▸ Instructions for the task
In the entries that follow, the first line to write out is the one containing "Recreate this object", and the last is the one containing "NAIL_SINK = 0.0005". Reproduce that stretch exactly, with nothing before or after it.

-- Begin Rows --

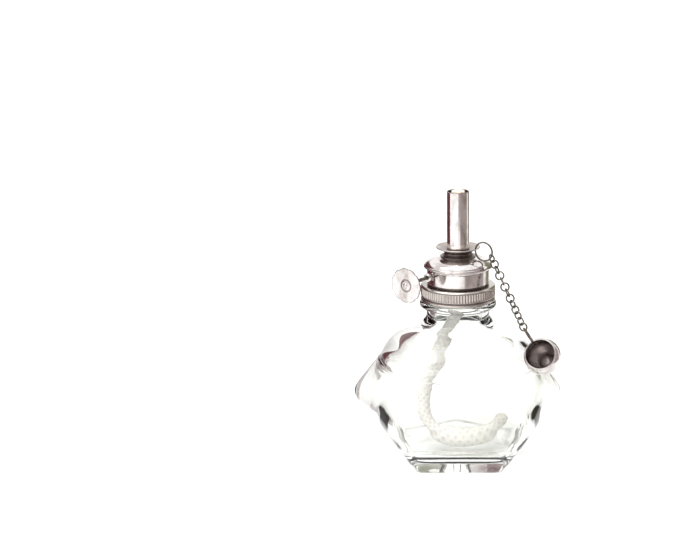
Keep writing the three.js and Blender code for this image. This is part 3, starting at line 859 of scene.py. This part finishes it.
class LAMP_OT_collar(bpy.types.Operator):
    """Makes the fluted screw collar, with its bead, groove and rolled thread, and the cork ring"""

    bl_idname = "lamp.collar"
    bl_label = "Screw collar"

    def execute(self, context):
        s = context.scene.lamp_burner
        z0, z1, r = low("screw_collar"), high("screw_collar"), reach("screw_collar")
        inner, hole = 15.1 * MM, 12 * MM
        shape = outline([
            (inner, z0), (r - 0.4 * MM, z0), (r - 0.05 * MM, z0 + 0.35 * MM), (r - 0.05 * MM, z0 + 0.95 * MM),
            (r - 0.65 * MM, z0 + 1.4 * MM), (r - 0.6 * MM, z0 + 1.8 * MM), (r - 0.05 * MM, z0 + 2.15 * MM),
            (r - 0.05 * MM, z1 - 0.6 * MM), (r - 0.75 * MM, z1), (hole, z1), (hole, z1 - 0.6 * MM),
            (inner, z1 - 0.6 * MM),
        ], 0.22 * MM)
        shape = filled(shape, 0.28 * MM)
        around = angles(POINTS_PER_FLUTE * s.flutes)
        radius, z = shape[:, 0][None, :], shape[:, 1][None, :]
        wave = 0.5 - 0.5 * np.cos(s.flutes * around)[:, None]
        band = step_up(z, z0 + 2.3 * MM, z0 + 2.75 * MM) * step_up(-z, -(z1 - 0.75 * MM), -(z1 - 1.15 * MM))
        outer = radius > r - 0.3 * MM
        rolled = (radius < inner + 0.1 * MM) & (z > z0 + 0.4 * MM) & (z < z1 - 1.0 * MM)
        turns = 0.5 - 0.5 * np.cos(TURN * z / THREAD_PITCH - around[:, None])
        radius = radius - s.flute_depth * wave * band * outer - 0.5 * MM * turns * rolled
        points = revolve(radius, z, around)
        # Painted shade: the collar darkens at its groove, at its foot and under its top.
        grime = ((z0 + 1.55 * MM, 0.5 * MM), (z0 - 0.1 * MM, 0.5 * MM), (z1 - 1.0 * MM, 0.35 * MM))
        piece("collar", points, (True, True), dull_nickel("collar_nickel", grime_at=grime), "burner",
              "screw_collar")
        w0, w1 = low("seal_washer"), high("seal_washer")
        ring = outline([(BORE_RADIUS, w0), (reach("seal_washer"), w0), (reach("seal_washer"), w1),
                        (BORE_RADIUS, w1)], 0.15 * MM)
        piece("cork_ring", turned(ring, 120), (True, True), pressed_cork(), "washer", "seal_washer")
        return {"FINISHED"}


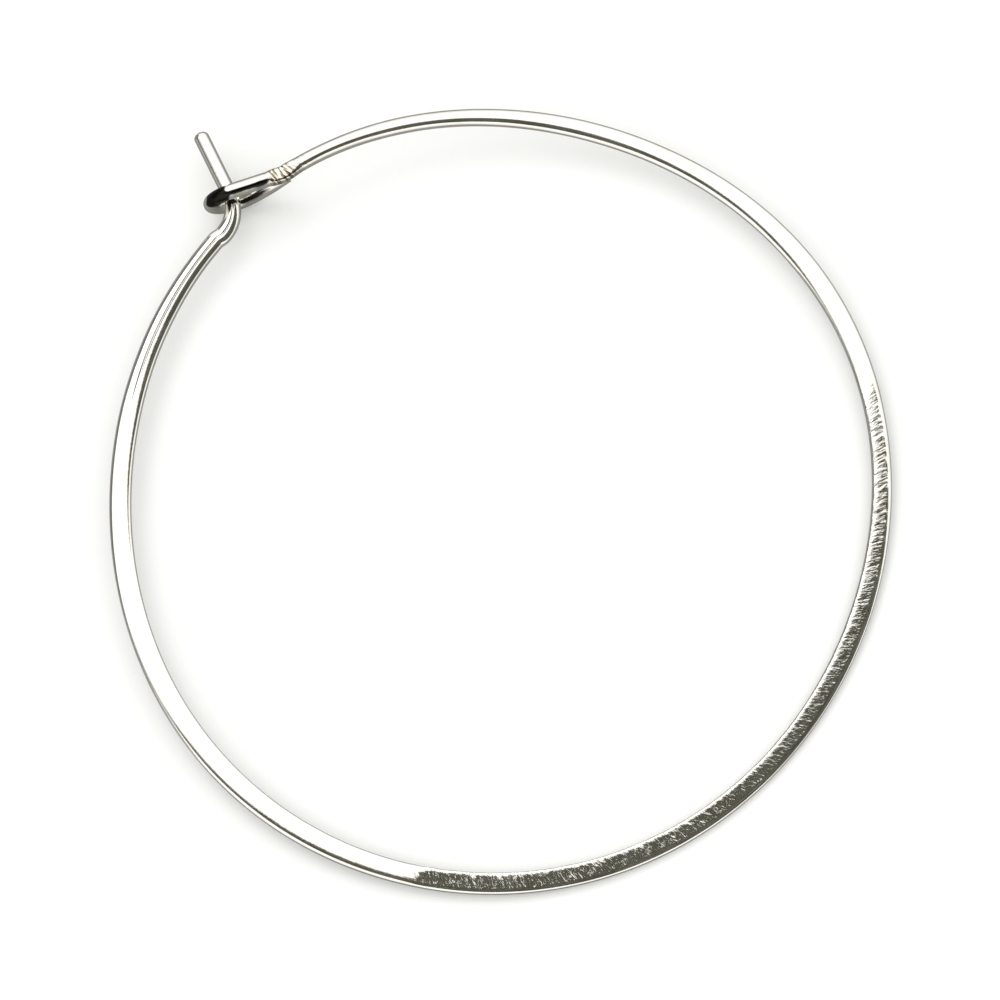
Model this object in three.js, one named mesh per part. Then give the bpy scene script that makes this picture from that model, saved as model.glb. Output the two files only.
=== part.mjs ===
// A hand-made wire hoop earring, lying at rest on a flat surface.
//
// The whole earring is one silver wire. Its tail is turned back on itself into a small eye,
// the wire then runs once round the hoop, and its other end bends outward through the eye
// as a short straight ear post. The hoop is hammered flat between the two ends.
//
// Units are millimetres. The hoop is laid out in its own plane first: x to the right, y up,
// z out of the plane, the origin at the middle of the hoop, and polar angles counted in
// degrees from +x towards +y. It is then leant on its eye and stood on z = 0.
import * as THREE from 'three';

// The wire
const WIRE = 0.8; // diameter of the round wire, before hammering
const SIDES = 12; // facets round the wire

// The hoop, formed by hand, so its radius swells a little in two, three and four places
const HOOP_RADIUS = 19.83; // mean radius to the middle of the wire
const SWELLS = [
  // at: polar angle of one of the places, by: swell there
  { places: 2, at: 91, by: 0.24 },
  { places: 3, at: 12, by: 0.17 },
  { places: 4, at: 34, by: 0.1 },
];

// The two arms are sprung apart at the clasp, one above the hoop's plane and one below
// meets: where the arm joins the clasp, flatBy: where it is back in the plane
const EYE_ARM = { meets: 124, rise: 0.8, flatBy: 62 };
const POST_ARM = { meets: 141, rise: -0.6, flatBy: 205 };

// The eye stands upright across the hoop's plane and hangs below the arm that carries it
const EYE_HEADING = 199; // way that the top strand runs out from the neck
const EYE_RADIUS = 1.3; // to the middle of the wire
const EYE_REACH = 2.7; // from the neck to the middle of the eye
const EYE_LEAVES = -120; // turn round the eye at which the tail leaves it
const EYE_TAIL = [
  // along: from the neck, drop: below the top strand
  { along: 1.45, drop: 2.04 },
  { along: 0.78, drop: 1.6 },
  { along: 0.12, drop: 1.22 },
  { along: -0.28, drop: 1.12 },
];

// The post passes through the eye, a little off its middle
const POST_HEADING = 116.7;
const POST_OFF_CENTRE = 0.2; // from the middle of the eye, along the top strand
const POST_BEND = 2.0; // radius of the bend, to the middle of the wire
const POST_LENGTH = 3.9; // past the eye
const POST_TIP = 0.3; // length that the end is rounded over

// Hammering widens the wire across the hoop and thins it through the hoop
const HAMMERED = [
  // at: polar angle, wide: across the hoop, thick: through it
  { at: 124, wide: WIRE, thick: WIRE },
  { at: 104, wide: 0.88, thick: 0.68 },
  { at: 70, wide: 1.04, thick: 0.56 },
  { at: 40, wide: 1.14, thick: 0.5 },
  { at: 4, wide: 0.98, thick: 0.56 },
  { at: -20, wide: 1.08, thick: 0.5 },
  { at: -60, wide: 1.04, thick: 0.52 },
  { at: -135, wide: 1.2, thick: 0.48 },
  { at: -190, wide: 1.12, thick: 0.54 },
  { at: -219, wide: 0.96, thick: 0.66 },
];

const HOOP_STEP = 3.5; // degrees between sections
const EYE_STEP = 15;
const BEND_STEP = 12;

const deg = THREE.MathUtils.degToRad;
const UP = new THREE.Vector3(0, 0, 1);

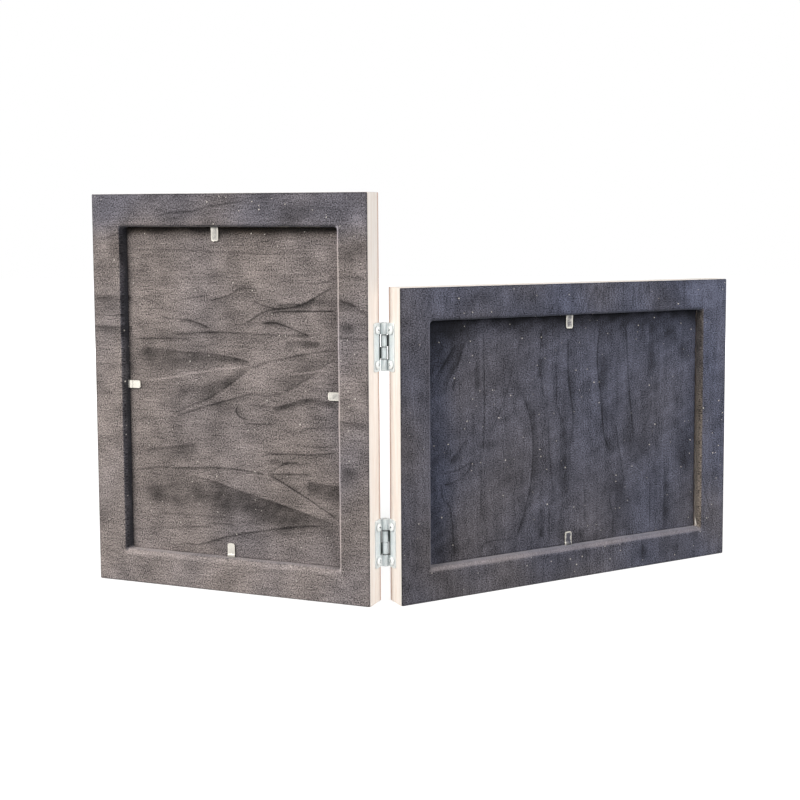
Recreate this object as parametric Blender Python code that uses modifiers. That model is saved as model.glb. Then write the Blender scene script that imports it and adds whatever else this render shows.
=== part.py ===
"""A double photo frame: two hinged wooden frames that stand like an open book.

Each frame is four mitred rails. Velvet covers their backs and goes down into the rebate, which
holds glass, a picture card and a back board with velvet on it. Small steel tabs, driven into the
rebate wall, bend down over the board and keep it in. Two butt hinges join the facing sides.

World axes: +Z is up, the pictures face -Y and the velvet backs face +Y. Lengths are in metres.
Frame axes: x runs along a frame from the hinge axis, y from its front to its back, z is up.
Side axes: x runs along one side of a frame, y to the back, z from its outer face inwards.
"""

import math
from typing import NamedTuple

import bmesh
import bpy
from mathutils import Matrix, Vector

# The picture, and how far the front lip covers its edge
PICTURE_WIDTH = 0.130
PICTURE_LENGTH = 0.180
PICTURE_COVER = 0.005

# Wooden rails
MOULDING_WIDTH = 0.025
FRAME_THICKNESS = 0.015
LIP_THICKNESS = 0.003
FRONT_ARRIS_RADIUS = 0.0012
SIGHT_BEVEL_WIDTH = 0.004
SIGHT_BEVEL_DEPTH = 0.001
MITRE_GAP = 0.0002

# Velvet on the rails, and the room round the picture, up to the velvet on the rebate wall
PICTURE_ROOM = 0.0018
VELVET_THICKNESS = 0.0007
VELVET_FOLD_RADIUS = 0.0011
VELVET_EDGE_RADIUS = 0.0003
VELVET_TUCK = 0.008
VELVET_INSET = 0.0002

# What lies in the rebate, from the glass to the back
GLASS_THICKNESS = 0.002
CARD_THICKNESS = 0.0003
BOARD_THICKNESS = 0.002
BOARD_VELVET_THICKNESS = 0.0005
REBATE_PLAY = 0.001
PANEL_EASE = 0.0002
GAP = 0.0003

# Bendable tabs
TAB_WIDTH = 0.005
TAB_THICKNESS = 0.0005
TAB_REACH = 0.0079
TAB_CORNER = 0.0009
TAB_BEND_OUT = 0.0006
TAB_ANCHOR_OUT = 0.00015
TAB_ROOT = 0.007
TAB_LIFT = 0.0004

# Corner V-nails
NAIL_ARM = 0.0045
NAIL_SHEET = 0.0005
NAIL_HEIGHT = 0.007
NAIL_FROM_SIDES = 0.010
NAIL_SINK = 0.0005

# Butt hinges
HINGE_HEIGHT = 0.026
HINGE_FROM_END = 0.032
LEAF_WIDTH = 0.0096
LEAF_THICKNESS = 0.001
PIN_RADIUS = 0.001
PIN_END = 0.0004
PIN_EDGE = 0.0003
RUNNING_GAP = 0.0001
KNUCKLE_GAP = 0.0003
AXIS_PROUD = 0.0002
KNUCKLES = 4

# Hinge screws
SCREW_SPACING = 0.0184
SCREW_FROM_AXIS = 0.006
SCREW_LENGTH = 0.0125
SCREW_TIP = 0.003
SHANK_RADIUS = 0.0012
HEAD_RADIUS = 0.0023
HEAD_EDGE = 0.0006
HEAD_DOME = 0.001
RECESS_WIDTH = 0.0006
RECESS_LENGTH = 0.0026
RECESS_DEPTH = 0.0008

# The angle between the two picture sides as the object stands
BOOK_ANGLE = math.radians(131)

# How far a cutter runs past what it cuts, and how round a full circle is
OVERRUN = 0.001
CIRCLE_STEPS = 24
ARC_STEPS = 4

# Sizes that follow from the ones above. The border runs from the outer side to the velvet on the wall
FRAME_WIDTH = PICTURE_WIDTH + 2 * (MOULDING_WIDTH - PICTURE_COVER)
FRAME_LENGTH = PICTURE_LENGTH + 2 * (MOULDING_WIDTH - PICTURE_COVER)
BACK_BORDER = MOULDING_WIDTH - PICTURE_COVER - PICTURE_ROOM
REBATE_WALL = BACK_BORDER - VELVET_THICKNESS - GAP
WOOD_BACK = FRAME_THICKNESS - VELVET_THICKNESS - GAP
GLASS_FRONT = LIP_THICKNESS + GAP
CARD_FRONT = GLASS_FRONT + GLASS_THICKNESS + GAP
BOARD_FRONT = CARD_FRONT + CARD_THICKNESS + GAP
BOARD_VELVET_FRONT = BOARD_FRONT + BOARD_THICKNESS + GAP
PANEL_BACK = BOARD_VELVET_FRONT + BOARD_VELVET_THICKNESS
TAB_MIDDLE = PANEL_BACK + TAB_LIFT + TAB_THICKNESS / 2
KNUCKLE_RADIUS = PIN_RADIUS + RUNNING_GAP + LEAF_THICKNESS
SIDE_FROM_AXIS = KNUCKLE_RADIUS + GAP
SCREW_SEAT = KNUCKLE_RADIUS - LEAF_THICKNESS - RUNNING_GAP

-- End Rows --

▸ Solved exercise
Recreate this object as parametric Blender Python code that uses modifiers. That model is saved as model.glb. Then write the Blender scene script that imports it and adds whatever else this render shows.
=== part.py ===
"""A double photo frame: two hinged wooden frames that stand like an open book.

Each frame is four mitred rails. Velvet covers their backs and goes down into the rebate, which
holds glass, a picture card and a back board with velvet on it. Small steel tabs, driven into the
rebate wall, bend down over the board and keep it in. Two butt hinges join the facing sides.

World axes: +Z is up, the pictures face -Y and the velvet backs face +Y. Lengths are in metres.
Frame axes: x runs along a frame from the hinge axis, y from its front to its back, z is up.
Side axes: x runs along one side of a frame, y to the back, z from its outer face inwards.
"""

import math
from typing import NamedTuple

import bmesh
import bpy
from mathutils import Matrix, Vector

# The picture, and how far the front lip covers its edge
PICTURE_WIDTH = 0.130
PICTURE_LENGTH = 0.180
PICTURE_COVER = 0.005

# Wooden rails
MOULDING_WIDTH = 0.025
FRAME_THICKNESS = 0.015
LIP_THICKNESS = 0.003
FRONT_ARRIS_RADIUS = 0.0012
SIGHT_BEVEL_WIDTH = 0.004
SIGHT_BEVEL_DEPTH = 0.001
MITRE_GAP = 0.0002

# Velvet on the rails, and the room round the picture, up to the velvet on the rebate wall
PICTURE_ROOM = 0.0018
VELVET_THICKNESS = 0.0007
VELVET_FOLD_RADIUS = 0.0011
VELVET_EDGE_RADIUS = 0.0003
VELVET_TUCK = 0.008
VELVET_INSET = 0.0002

# What lies in the rebate, from the glass to the back
GLASS_THICKNESS = 0.002
CARD_THICKNESS = 0.0003
BOARD_THICKNESS = 0.002
BOARD_VELVET_THICKNESS = 0.0005
REBATE_PLAY = 0.001
PANEL_EASE = 0.0002
GAP = 0.0003

# Bendable tabs
TAB_WIDTH = 0.005
TAB_THICKNESS = 0.0005
TAB_REACH = 0.0079
TAB_CORNER = 0.0009
TAB_BEND_OUT = 0.0006
TAB_ANCHOR_OUT = 0.00015
TAB_ROOT = 0.007
TAB_LIFT = 0.0004

# Corner V-nails
NAIL_ARM = 0.0045
NAIL_SHEET = 0.0005
NAIL_HEIGHT = 0.007
NAIL_FROM_SIDES = 0.010
NAIL_SINK = 0.0005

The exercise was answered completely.